The uniqueness of Poincaré type extremal Kähler metric
Yulun Xu
TL;DR
The paper extends the classical uniqueness results for extremal Kähler metrics to complete noncompact settings by analyzing Poincaré type metrics with cusp singularities along a divisor. Central to the method is a detailed solvability theory for the Lichnerowicz operator on weighted Hölder spaces, together with a careful decomposition of potentials into invariant and noninvariant parts and a robust control of the isometry group near and away from the divisor.
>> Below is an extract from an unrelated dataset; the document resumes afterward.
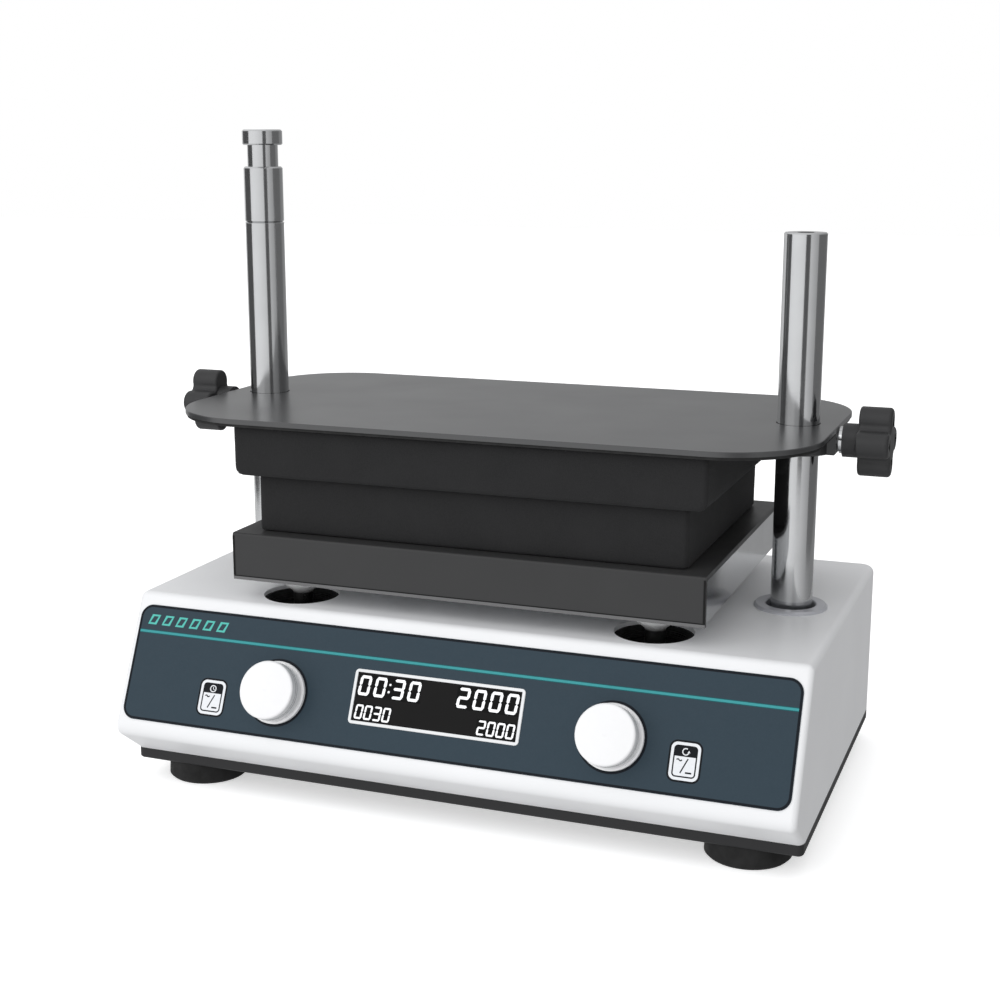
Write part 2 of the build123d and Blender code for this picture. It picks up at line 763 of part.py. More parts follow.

Through a gauge-fixing argument and the study of extremal vector fields via the Futaki character, the authors prove that two Poincaré type extremal Kähler metrics in the same cohomology class are related by an automorphism in Aut_0^D(X) when Aut_0(D)=\{Id\}. This sharpens our understanding of uniqueness beyond closed manifolds and supports the broader program linking canonical metrics to algebraic stability in the noncompact cusp regime.
Abstract
Let $D$ be a smooth divisor on a closed Kähler manifold $X$. Suppose that $Aut_0(D)=\{Id\}$. We prove that the Poincaré type extremal Kähler metric with a cusp singularity at $D$ is unique up to a holomorphic transformation on $X$ that preserves $D$. This generalizes Berman-Berndtson's work on the uniqueness of extremal Kähler metrics from closed manifolds to some complete and noncompact manifolds.